* AIM OF THE EXERCISE: Will you return, word for word, only the lines from the top of the data below down to and including the one with "centre_run[right_tip]) / turn_wear))"?

* DATASET SECTION:
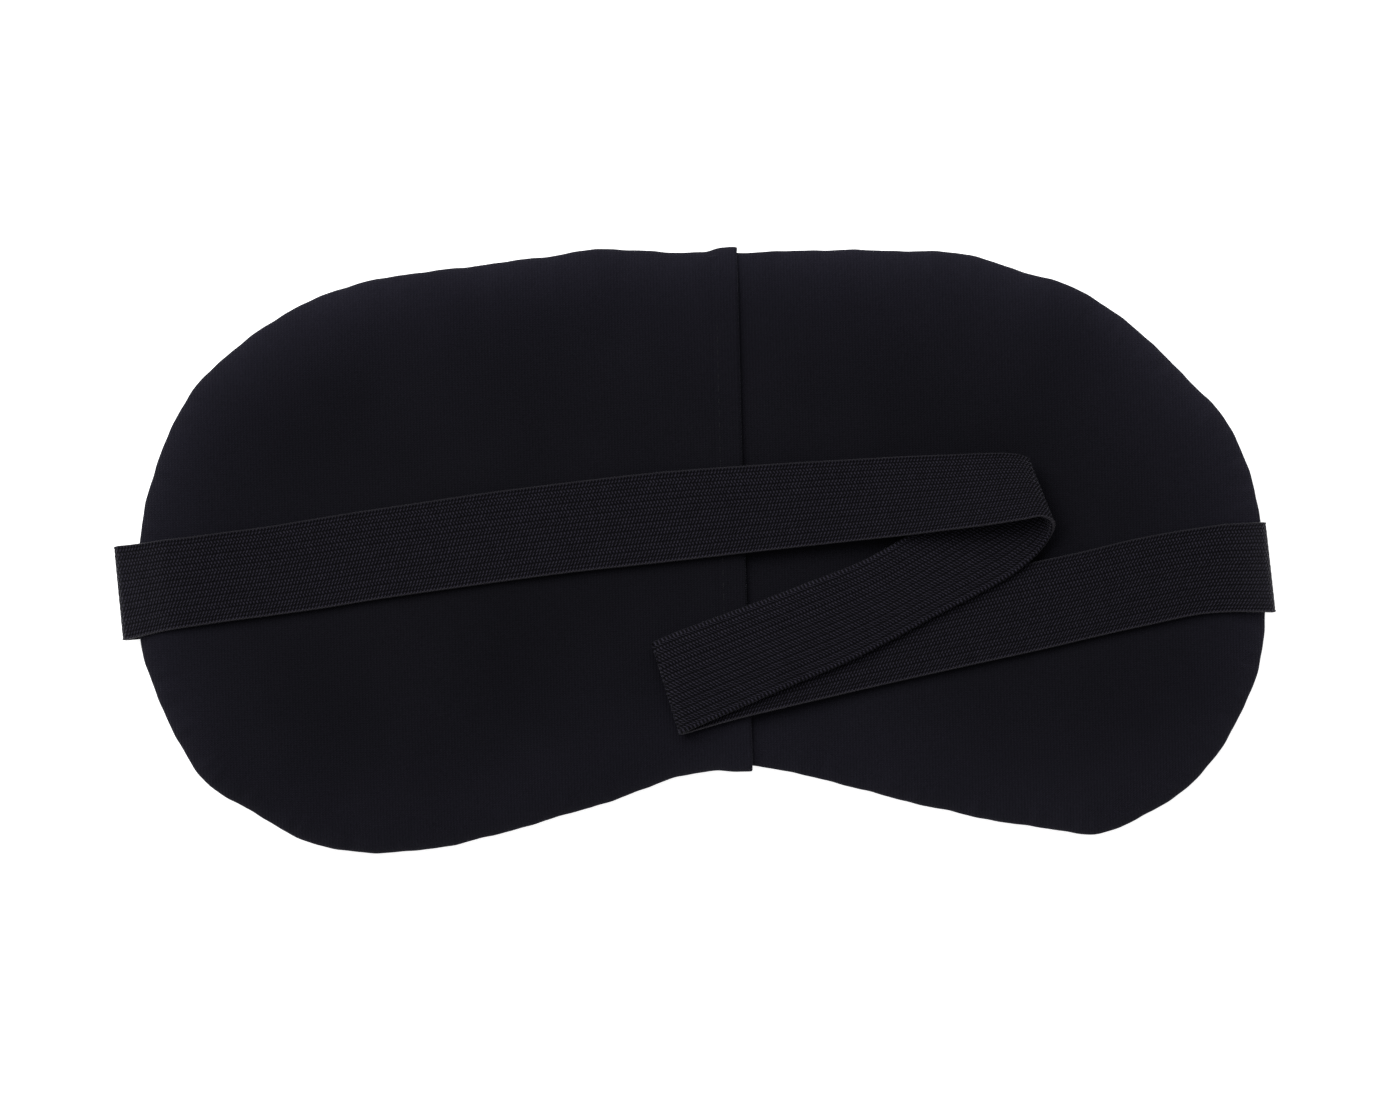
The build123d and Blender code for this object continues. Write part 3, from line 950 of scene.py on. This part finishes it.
(rail_a, rail_b), stretch_start = strap_rails()
rail_run = (run_of(rail_a), run_of(rail_b))
centre_line = (rail_a + rail_b) / 2
centre_run = run_of(centre_line)
left_tip, right_tip = centre_line[:, 0].argmin(), centre_line[:, 0].argmax()
strap_wear = (0.5 * np.exp(-abs(centre_run - centre_run[left_tip]) / turn_wear)
              + np.exp(-abs(centre_run - centre_run[right_tip]) / turn_wear))


def strap_piece(name, first, last):
    """The strap between two rows of its rails, as a closed ribbed band."""
    across_share, face, underside = strap_profile()
    n = len(across_share)
    forward = np.gradient(centre_line, axis=0)
    points, ribbon, wear = [], [], []
    for i in range(first, last + 1):
        a, b = rail_a[i], rail_b[i]
        across = b - a
        normal = np.cross(across, forward[i])
        normal /= np.linalg.norm(normal)
        base = a + across_share[:, None] * across
        u = rail_run[0][i] + across_share * (rail_run[1][i] - rail_run[0][i])
        v = across_share * strap_width
        points.append(base + normal * face[:, None])
        points.append((base - normal * underside[:, None])[1:-1][::-1])
        ribbon.append(np.column_stack([u, v, np.ones(n)]))
        ribbon.append(np.column_stack([u, v, -np.ones(n)])[1:-1][::-1])
        wear.append(np.full((2 * n - 2, 3), strap_wear[i]))
    loop = 2 * n - 2
    faces = []
    rows = last - first + 1
    for r in range(rows - 1):
        for k in range(loop):
            m = (k + 1) % loop
            faces.append((r * loop + k, r * loop + m, (r + 1) * loop + m, (r + 1) * loop + k))
    for base, flip in ((0, True), ((rows - 1) * loop, False)):
        for k in range(n - 1):
            corners = [k, k + 1, (loop - k - 1) % loop, (loop - k) % loop]
            corners = [c for i, c in enumerate(corners) if c != corners[i - 1]]
            cap = [base + c for c in corners]
            faces.append(cap[::-1] if flip else cap)
    obj = piece(name, np.vstack(points), faces, elastic,
                {"ribbon": np.vstack(ribbon), "wear": np.vstack(wear)})
    with editing(obj) as bm:
        bmesh.ops.recalc_face_normals(bm, faces=bm.faces)
        bm.faces.ensure_lookup_table()
        for cap_face in bm.faces[-2 * (n - 1):]:
            cap_face.smooth = False
            for e in cap_face.edges:
                e.smooth = False
    return obj


def blend_along(obj):
    """Bends a strap piece between two bodies, over a length before and after a place along it."""
    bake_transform(obj)
    u = np.empty(len(obj.data.vertices) * 3)
    obj.data.attributes["ribbon"].data.foreach_get("vector", u)


# ---- put the pieces on their bodies ----
def flap_weights(points):
    """How far each point of the left panel follows the flap: a bulge between its sewn ends."""
    lift = smooth(points[:, 0], lap_start, lap_edge)
    grows = smooth(points[:, 1], flap_low, flap_low + flap_ease)
    fades = smooth(points[:, 1], flap_high - flap_ease, flap_high)
    return lift * grows * (1 - fades)


def on_flap(obj):
    """Puts a piece between the mask and the flap."""
    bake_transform(obj)
    flap_weights(points_of(obj))


def build_mask():
    """The cloth panels, the pad and all the thread, on their bodies."""
    left = left_panel()
    right = right_panel()
    front = front_panel()
    core = pad()
    for obj in (left, right, front, core):
        keep_rest(obj)
    for obj in (left, right):
        keep_wear(obj)
    on_flap(left)
    for obj in (right, front, core):
        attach(obj, "mask")
    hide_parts("back_panel_left", "pocket_flap", "pocket_flap_hem")
    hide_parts("back_panel_right", "right_panel_hem")
    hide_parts("front_panel")
    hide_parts("foam_pad")

    hem_thread = hem_row("flap_hem_thread", lap_edge - hem_width + hem_seam, crown_left)
    on_flap(hem_thread)
    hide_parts("flap_hem_stitches")
    hidden_hem = hem_row("right_hem_thread", lap_start + hem_width - hem_seam, crown_right)
    seam = perimeter_stitches()
    left_tack = tack_rows("strap_tack_left_thread", "strap_tack_left")
    right_tack = tack_rows("strap_tack_right_thread", "strap_tack_right")
    for obj, node in ((hidden_hem, "right_hem_stitches"), (seam, "perimeter_seam_thread"),
                      (left_tack, "strap_tack_left"), (right_tack, "strap_tack_right")):
        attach(obj, "mask")
        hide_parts(node)
    return left, right, front, core, hem_thread, hidden_hem


def build_strap():
    """The strap's five bands on their bodies, and their lengths."""
    start = stretch_start
    middle_row = (start["middle"] + start["lower"]) // 2
    lower_row = (start["lower"] + start["right_turn"]) // 2
    rows = (0, start["upper"], middle_row, lower_row, start["right_turn"], len(centre_line) - 1)
    spans = list(zip(rows[:-1], rows[1:]))
    lengths = [centre_run[last] - centre_run[first] for first, last in spans]
    names = ("left_turn", "upper", "middle", "lower", "right_turn")
    bands = [strap_piece(f"strap_{name}_elastic", *span) for name, span in zip(names, spans)]
    turn, upper, mid, lower, end = bands

    rising = slice(left_tip, start["upper"])
    blend_along(turn)
    blend_along(upper)
    blend_along(mid)
    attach(lower, "strap_lower")
    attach(end, "mask")
    for obj, node in ((turn, "strap_left_turn"), (upper, "strap_upper_run"), (mid, "strap_middle_run"),
                      (lower, "strap_lower_run"), (end, "strap_right_turn")):
        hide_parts(node)
    return bands, lengths


left, right, front, core, hem_thread, hidden_hem = build_mask()
strap, strap_lengths = build_strap()


# ---- floor, light and camera ----
def white_floor():
    """A pale floor that glows a little."""
    m = bpy.data.materials.new("floor")
    m.use_nodes = True
    shader = m.node_tree.nodes["Principled BSDF"]
    shader.inputs["Base Color"].default_value = (0.9, 0.9, 0.9, 1)
    shader.inputs["Roughness"].default_value = 0.9
    shader.inputs["Emission Color"].default_value = (1, 1, 1, 1)
    shader.inputs["Emission Strength"].default_value = 0.8
    bpy.ops.mesh.primitive_plane_add(size=60, location=(0, 0, -0.0002))
    floor = bpy.context.object
    floor.name = "floor"
    floor.data.materials.append(m)


def soft_light(name, place, size, watts):
    """A large square light that faces the mask."""
    light = bpy.data.lights.new(name, "AREA")
    light.size = size
    light.energy = watts
    lamp = bpy.data.objects.new(name, light)
    lamp.location = place
    lamp.rotation_euler = (-lamp.location).to_track_quat("-Z", "Y").to_euler()
    bpy.context.scene.collection.objects.link(lamp)


def world_light(strength):
    """Even white light from all sides."""
    world = bpy.data.worlds.new("studio")
    world.use_nodes = True
    background = world.node_tree.nodes["Background"]
    background.inputs["Color"].default_value = (1, 1, 1, 1)
    background.inputs["Strength"].default_value = strength
    bpy.context.scene.world = world


def camera():
    """Straight above the mask, turned so that it lies at a slight tilt in the view."""
    distance = 2.4
    view_width = 0.2822
    focus_height = 0.007
    data = bpy.data.cameras.new("camera")
    data.sensor_width = 36
    data.lens = data.sensor_width * distance / view_width
    data.clip_end = 50
    cam = bpy.data.objects.new("camera", data)
    cam.location = (-0.00048, -0.00155, distance + focus_height)
    cam.rotation_euler = (0, 0, radians(-1.4))
    bpy.context.scene.collection.objects.link(cam)
    bpy.context.scene.camera = cam


white_floor()
world_light(0.38)
soft_light("key_softbox", (-0.7, 0.8, 1.2), 1.2, 26)
soft_light("back_softbox", (0.35, 1.0, 0.9), 0.8, 6)
camera()
bpy.context.scene.view_settings.view_transform = "Standard"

* FINAL ANSWER:
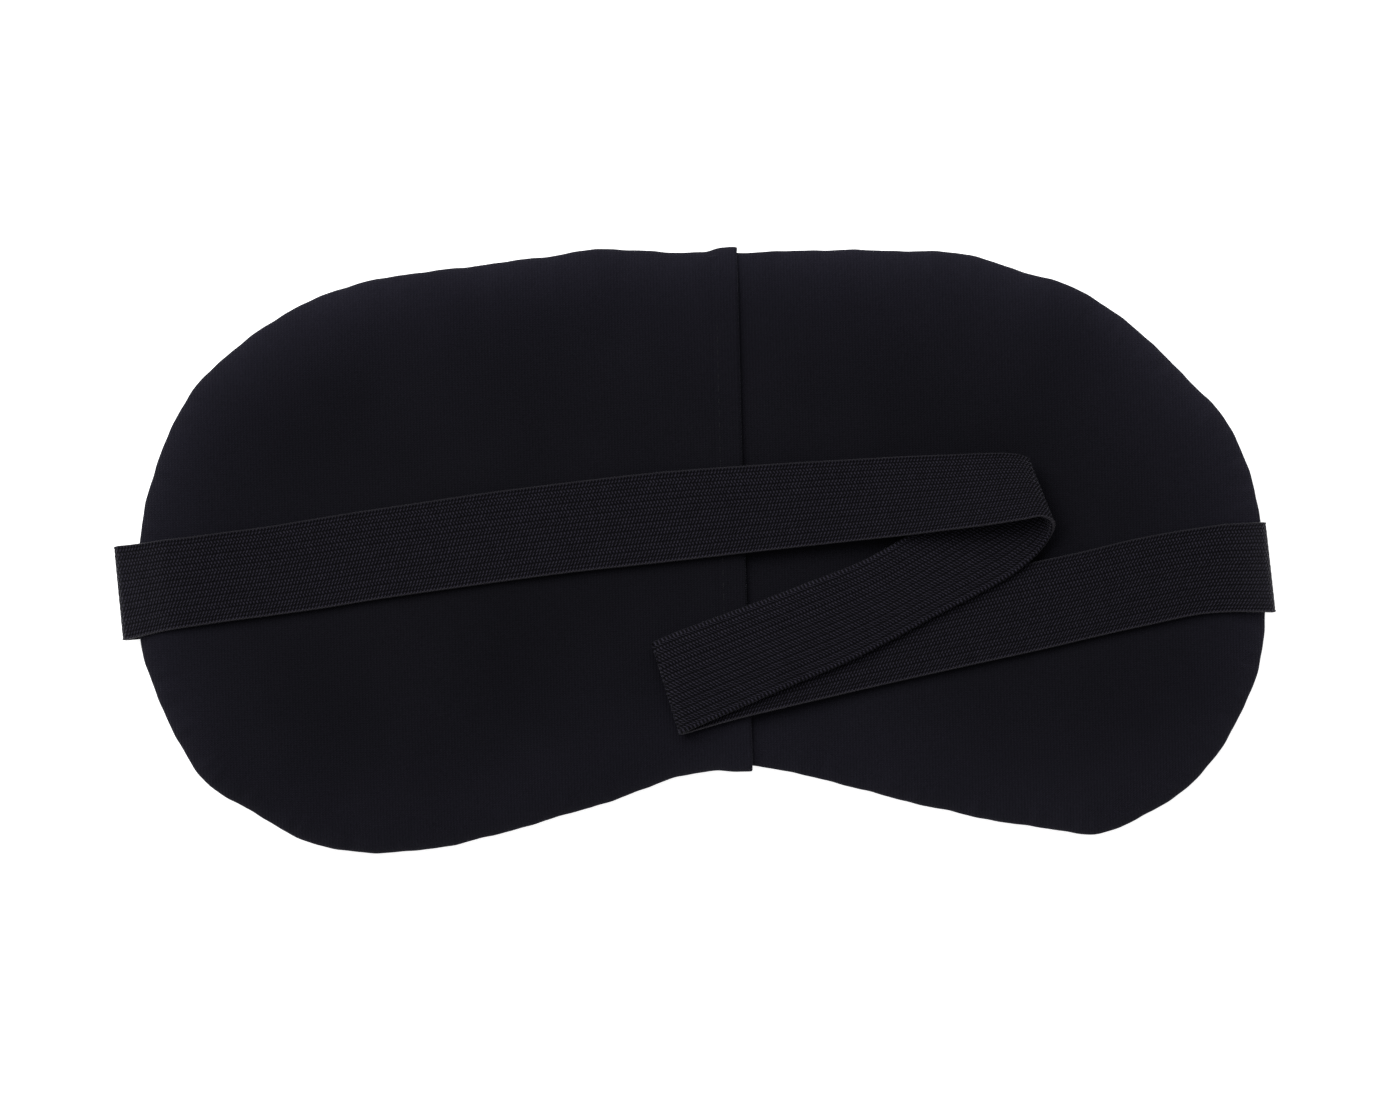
The build123d and Blender code for this object continues. Write part 3, from line 950 of scene.py on. This part finishes it.
(rail_a, rail_b), stretch_start = strap_rails()
rail_run = (run_of(rail_a), run_of(rail_b))
centre_line = (rail_a + rail_b) / 2
centre_run = run_of(centre_line)
left_tip, right_tip = centre_line[:, 0].argmin(), centre_line[:, 0].argmax()
strap_wear = (0.5 * np.exp(-abs(centre_run - centre_run[left_tip]) / turn_wear)
              + np.exp(-abs(centre_run - centre_run[right_tip]) / turn_wear))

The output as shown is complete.